• **WHAT NEEDS TO BE DONE**: Quote exactly the lines between the line containing "Reconstruct the object" and the line containing "put together from.", counting those two lines as part of the range. Leave the rest out.

• **TASK MATERIAL**:

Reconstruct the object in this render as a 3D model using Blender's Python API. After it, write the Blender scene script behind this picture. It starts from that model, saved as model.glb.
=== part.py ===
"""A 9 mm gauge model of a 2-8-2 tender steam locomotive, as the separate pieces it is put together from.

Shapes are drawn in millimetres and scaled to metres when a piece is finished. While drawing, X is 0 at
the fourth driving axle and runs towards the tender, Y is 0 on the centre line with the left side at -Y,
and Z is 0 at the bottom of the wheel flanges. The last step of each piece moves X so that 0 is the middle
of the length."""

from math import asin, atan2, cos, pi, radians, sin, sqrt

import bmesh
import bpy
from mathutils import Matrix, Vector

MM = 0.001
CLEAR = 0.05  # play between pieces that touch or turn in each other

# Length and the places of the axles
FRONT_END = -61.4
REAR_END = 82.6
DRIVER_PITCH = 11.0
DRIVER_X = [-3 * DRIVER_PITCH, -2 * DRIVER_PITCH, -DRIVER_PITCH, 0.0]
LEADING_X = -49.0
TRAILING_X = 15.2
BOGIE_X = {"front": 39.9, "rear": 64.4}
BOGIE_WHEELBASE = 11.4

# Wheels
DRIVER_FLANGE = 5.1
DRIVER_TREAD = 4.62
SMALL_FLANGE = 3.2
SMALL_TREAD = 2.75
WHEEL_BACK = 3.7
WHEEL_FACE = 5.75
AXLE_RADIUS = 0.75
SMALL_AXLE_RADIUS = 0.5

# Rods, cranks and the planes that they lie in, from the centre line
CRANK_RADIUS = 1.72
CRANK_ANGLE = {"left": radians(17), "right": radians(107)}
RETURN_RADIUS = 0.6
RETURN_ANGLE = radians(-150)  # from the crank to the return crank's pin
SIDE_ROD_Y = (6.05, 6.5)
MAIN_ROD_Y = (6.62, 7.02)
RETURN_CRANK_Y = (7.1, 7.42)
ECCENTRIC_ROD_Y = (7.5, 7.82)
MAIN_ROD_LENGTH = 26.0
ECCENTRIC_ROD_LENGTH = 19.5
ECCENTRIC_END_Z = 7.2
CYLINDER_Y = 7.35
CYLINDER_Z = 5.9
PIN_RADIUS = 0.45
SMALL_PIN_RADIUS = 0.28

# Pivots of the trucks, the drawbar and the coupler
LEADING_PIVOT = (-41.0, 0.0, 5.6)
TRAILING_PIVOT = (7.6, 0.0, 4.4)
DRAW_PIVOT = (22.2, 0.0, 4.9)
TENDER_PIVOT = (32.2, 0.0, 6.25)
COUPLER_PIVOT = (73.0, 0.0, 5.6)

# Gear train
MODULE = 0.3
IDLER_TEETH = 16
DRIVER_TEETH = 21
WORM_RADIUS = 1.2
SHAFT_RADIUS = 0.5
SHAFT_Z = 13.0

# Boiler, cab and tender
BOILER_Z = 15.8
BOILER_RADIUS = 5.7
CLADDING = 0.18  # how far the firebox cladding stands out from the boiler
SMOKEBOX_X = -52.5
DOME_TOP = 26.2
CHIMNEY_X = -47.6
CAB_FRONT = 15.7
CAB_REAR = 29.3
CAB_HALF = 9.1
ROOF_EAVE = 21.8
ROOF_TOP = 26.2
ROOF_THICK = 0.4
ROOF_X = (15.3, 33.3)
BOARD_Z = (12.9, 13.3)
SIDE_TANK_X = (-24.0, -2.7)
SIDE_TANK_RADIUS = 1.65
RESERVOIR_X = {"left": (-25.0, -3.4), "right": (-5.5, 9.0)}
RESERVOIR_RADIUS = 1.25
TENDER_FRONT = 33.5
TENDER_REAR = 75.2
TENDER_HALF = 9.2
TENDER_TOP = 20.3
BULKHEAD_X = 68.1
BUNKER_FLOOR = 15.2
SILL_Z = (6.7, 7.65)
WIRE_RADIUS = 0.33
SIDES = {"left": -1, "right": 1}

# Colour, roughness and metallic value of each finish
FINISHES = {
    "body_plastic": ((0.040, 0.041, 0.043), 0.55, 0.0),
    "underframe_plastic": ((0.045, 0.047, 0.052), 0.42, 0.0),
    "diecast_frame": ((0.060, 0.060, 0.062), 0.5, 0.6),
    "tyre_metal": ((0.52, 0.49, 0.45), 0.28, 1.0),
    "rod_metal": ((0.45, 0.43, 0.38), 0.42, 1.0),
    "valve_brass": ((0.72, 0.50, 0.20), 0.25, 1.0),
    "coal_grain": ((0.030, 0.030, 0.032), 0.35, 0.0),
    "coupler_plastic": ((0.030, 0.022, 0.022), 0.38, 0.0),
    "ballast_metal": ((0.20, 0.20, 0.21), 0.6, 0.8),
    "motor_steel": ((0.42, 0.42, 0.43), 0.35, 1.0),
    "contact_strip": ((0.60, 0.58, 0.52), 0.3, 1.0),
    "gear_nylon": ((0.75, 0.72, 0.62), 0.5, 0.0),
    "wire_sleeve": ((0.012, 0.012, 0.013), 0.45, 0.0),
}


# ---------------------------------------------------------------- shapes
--
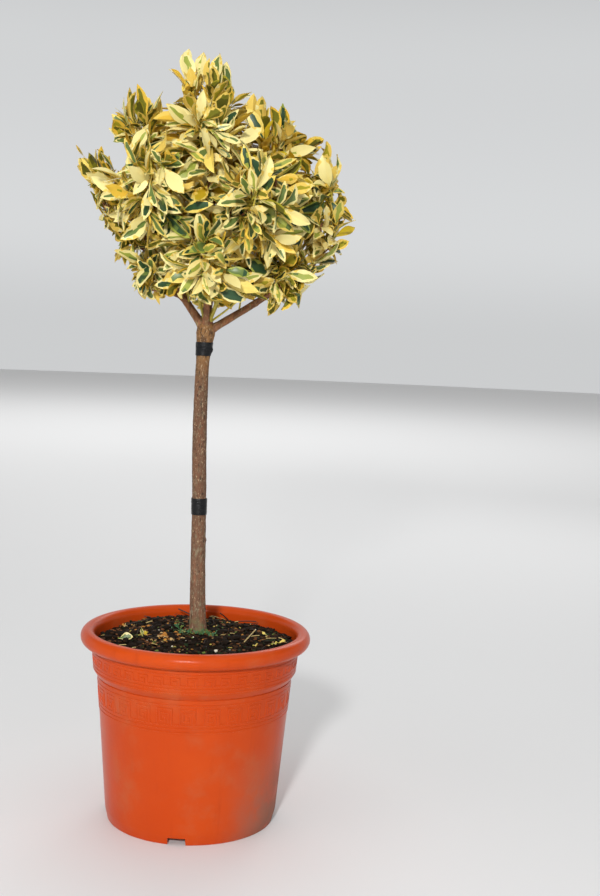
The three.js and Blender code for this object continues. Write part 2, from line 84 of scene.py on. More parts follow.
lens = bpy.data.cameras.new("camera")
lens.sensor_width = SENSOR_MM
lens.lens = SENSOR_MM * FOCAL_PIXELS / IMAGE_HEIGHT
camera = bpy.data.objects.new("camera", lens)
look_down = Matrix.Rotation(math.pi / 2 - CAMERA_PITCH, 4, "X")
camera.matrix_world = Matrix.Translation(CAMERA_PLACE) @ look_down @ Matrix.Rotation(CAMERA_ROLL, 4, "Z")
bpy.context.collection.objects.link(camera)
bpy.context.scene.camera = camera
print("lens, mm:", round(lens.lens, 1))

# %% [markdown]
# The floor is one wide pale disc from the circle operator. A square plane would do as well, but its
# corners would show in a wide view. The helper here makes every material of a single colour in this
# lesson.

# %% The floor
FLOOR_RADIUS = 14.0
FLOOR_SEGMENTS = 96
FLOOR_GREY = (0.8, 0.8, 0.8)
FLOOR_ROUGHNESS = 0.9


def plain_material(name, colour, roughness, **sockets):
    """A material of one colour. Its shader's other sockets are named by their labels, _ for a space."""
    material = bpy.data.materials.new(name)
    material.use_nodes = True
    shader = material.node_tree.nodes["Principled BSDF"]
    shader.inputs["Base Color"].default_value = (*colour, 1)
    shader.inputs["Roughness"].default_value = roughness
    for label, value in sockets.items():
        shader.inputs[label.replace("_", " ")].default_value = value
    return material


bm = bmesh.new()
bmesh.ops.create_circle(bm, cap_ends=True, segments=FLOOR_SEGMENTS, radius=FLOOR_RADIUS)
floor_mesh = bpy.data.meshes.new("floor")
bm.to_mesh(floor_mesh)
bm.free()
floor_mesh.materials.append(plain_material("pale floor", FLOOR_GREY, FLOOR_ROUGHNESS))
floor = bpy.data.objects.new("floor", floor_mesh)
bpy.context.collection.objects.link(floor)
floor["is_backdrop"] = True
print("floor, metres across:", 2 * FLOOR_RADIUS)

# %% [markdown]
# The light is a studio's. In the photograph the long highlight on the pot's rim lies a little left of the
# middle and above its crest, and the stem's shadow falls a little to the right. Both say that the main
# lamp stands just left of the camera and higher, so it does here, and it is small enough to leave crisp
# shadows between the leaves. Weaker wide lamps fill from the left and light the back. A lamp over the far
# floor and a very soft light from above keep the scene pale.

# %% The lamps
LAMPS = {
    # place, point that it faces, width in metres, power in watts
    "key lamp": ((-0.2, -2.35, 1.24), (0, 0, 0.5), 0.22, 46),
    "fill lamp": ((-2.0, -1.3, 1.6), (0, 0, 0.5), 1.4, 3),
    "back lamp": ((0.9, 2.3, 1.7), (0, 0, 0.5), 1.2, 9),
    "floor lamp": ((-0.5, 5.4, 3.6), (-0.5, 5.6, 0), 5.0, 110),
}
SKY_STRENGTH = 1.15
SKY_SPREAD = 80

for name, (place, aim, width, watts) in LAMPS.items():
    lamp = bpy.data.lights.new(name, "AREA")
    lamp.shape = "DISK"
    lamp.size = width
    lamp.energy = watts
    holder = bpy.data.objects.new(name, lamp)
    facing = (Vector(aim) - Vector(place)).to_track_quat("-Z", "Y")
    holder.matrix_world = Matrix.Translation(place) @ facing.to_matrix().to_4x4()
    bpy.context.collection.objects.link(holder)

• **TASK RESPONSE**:
Reconstruct the object in this render as a 3D model using Blender's Python API. After it, write the Blender scene script behind this picture. It starts from that model, saved as model.glb.
=== part.py ===
"""A 9 mm gauge model of a 2-8-2 tender steam locomotive, as the separate pieces it is put together from.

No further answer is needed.